• _TO DO_: Extract every line where the string "object" appears.

• _RECORDS FOR THE EXERCISE_:
[Begin]

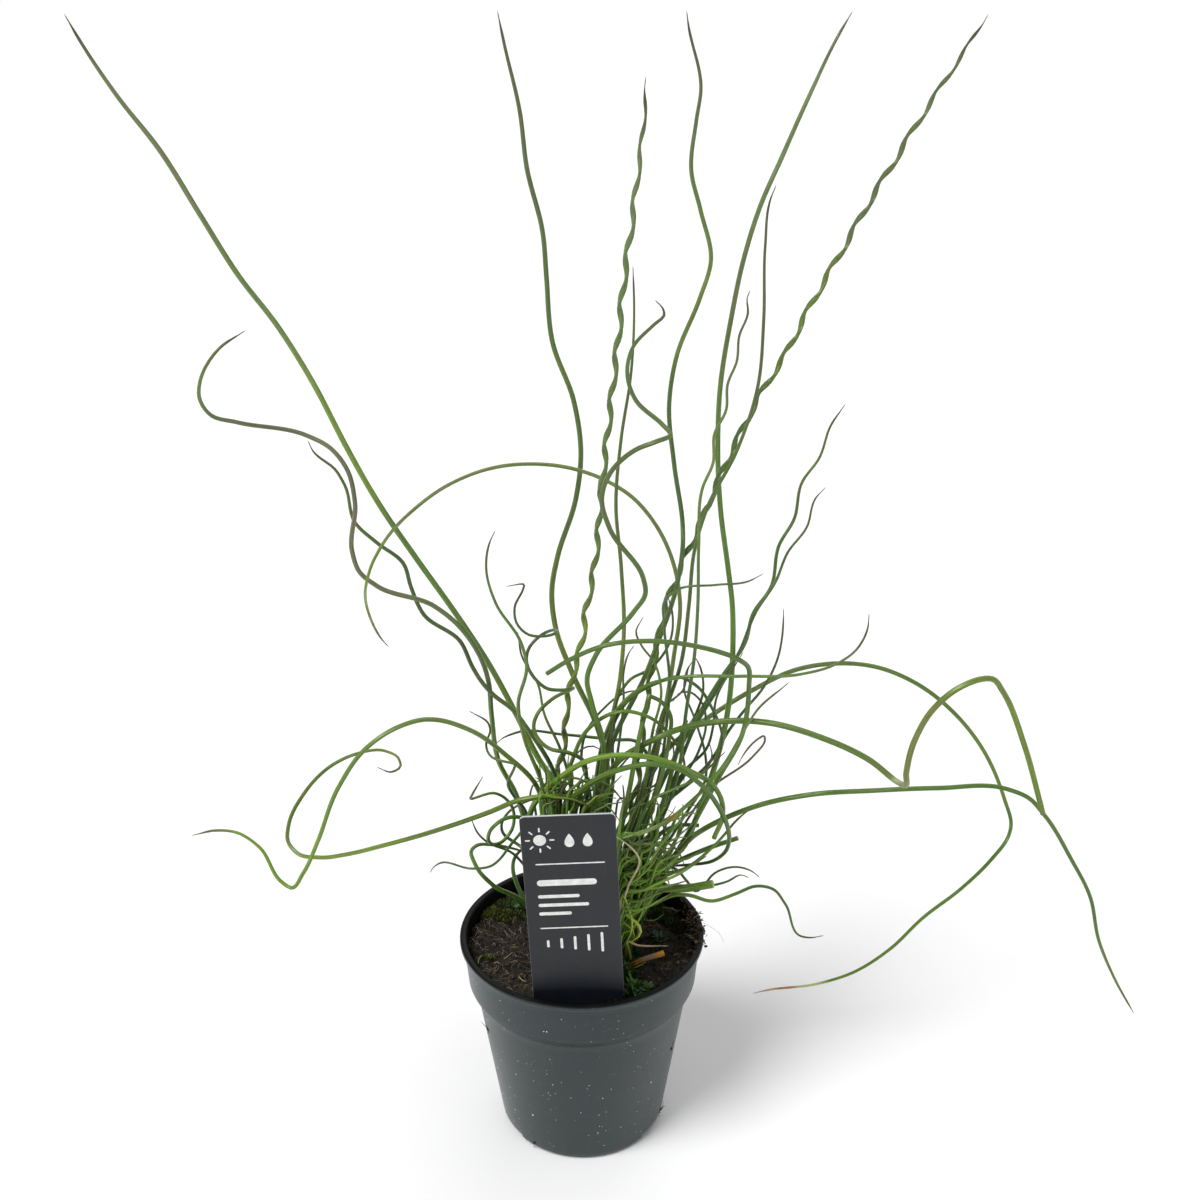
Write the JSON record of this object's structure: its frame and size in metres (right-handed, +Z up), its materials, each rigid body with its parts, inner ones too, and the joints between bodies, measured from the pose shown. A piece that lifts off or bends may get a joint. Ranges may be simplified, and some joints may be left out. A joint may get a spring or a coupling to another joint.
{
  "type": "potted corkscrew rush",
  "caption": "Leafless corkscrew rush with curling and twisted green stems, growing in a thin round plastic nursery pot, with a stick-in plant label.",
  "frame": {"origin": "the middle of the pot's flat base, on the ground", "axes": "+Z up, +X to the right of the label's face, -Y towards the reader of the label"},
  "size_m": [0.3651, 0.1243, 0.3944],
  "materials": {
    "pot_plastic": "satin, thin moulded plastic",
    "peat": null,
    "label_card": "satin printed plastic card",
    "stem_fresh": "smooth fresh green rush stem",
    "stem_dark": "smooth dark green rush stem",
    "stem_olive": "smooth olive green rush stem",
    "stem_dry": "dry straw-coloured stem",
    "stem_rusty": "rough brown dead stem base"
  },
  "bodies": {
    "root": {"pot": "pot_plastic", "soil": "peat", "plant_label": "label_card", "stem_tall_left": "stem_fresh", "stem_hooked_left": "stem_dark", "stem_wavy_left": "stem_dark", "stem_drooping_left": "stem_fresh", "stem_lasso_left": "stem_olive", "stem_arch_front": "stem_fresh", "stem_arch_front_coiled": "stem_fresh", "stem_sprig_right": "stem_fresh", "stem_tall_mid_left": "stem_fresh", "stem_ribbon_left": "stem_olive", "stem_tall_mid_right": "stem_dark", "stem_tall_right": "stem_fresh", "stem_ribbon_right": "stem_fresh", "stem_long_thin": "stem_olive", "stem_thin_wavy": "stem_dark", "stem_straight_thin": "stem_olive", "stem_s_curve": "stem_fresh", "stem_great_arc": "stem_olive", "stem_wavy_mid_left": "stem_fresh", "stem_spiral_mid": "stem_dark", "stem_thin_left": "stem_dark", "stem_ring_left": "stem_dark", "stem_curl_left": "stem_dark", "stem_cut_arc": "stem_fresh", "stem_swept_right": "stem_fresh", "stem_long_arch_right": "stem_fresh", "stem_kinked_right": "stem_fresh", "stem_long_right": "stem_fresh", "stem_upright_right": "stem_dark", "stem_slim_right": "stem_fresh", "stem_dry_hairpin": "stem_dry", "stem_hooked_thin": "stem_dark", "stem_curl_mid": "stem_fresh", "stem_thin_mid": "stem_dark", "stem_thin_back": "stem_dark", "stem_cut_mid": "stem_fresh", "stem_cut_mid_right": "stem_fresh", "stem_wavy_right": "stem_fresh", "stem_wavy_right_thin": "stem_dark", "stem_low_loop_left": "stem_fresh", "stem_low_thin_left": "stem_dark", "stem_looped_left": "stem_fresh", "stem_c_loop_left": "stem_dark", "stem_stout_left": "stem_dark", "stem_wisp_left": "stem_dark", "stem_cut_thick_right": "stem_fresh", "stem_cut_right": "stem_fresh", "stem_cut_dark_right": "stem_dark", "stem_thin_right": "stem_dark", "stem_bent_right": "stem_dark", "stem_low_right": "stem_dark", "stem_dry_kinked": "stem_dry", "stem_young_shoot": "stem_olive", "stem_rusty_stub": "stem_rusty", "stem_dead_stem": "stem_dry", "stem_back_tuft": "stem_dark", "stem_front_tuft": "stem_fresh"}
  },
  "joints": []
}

[End]
[Begin]

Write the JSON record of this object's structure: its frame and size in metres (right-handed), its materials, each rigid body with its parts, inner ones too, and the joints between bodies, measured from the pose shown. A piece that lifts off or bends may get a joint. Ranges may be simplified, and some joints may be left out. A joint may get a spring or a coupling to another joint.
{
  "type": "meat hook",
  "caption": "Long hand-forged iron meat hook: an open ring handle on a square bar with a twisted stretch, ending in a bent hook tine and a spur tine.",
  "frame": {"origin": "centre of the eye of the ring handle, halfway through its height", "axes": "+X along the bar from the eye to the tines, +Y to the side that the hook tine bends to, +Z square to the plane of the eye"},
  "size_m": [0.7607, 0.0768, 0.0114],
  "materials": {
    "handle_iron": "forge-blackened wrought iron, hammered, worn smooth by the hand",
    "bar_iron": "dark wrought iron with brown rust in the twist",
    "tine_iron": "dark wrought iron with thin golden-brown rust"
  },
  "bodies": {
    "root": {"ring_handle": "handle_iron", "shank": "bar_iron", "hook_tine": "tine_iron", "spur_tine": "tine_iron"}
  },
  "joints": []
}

[End]
[Begin]

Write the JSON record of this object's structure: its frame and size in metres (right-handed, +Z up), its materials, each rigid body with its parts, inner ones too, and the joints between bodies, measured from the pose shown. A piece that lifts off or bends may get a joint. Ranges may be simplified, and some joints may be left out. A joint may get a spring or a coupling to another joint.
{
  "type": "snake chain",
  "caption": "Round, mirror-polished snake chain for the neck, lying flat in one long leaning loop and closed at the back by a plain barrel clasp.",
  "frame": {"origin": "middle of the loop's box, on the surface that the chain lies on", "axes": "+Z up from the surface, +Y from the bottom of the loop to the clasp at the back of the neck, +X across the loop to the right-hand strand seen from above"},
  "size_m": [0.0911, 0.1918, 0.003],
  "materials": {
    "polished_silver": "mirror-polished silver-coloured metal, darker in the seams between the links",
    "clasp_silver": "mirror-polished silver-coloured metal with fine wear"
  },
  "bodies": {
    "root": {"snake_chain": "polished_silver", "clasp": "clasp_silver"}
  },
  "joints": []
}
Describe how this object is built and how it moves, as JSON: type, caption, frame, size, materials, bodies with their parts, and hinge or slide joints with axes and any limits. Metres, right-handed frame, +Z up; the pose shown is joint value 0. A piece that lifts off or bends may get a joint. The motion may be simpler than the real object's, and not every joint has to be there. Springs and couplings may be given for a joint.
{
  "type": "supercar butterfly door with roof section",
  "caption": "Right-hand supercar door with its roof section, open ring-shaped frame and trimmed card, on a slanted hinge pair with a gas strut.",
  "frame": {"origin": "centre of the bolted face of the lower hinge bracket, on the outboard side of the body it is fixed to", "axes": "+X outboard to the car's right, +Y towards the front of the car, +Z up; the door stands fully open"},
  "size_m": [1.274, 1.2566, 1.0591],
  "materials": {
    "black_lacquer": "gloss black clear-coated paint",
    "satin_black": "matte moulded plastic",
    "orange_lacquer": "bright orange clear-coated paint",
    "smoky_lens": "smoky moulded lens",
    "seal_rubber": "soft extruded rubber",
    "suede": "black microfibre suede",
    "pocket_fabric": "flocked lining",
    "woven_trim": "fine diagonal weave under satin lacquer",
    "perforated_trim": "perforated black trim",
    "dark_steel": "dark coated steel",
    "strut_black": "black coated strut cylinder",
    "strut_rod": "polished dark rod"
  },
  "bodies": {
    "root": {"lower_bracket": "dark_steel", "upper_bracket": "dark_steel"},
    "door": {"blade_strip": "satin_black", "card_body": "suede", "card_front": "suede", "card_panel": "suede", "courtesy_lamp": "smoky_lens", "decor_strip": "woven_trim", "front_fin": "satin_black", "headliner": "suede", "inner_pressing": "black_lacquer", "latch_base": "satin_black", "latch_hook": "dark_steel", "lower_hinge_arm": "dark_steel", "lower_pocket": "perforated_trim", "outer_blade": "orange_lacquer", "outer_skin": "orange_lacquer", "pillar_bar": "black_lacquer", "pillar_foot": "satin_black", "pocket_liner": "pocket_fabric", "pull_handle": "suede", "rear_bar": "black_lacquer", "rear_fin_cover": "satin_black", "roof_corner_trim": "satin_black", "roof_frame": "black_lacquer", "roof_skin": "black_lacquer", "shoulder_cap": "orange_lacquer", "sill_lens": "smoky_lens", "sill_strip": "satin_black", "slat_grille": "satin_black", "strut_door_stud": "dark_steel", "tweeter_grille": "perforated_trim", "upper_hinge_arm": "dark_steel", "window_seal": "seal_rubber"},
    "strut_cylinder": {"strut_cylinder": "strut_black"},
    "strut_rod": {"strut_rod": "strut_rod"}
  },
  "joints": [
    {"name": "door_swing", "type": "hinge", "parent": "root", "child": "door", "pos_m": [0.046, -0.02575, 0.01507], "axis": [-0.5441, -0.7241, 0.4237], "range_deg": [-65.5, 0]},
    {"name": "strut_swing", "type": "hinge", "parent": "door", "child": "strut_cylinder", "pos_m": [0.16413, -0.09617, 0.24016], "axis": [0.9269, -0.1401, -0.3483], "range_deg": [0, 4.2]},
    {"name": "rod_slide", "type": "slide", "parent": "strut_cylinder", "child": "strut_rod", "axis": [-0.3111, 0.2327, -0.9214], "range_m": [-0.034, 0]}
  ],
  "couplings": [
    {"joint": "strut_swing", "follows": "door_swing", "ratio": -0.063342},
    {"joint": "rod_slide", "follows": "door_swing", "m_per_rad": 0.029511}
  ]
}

[End]

• _TASK OUTPUT_:
Write the JSON record of this object's structure: its frame and size in metres (right-handed, +Z up), its materials, each rigid body with its parts, inner ones too, and the joints between bodies, measured from the pose shown. A piece that lifts off or bends may get a joint. Ranges may be simplified, and some joints may be left out. A joint may get a spring or a coupling to another joint.
Write the JSON record of this object's structure: its frame and size in metres (right-handed), its materials, each rigid body with its parts, inner ones too, and the joints between bodies, measured from the pose shown. A piece that lifts off or bends may get a joint. Ranges may be simplified, and some joints may be left out. A joint may get a spring or a coupling to another joint.
Write the JSON record of this object's structure: its frame and size in metres (right-handed, +Z up), its materials, each rigid body with its parts, inner ones too, and the joints between bodies, measured from the pose shown. A piece that lifts off or bends may get a joint. Ranges may be simplified, and some joints may be left out. A joint may get a spring or a coupling to another joint.
Describe how this object is built and how it moves, as JSON: type, caption, frame, size, materials, bodies with their parts, and hinge or slide joints with axes and any limits. Metres, right-handed frame, +Z up; the pose shown is joint value 0. A piece that lifts off or bends may get a joint. The motion may be simpler than the real object's, and not every joint has to be there. Springs and couplings may be given for a joint.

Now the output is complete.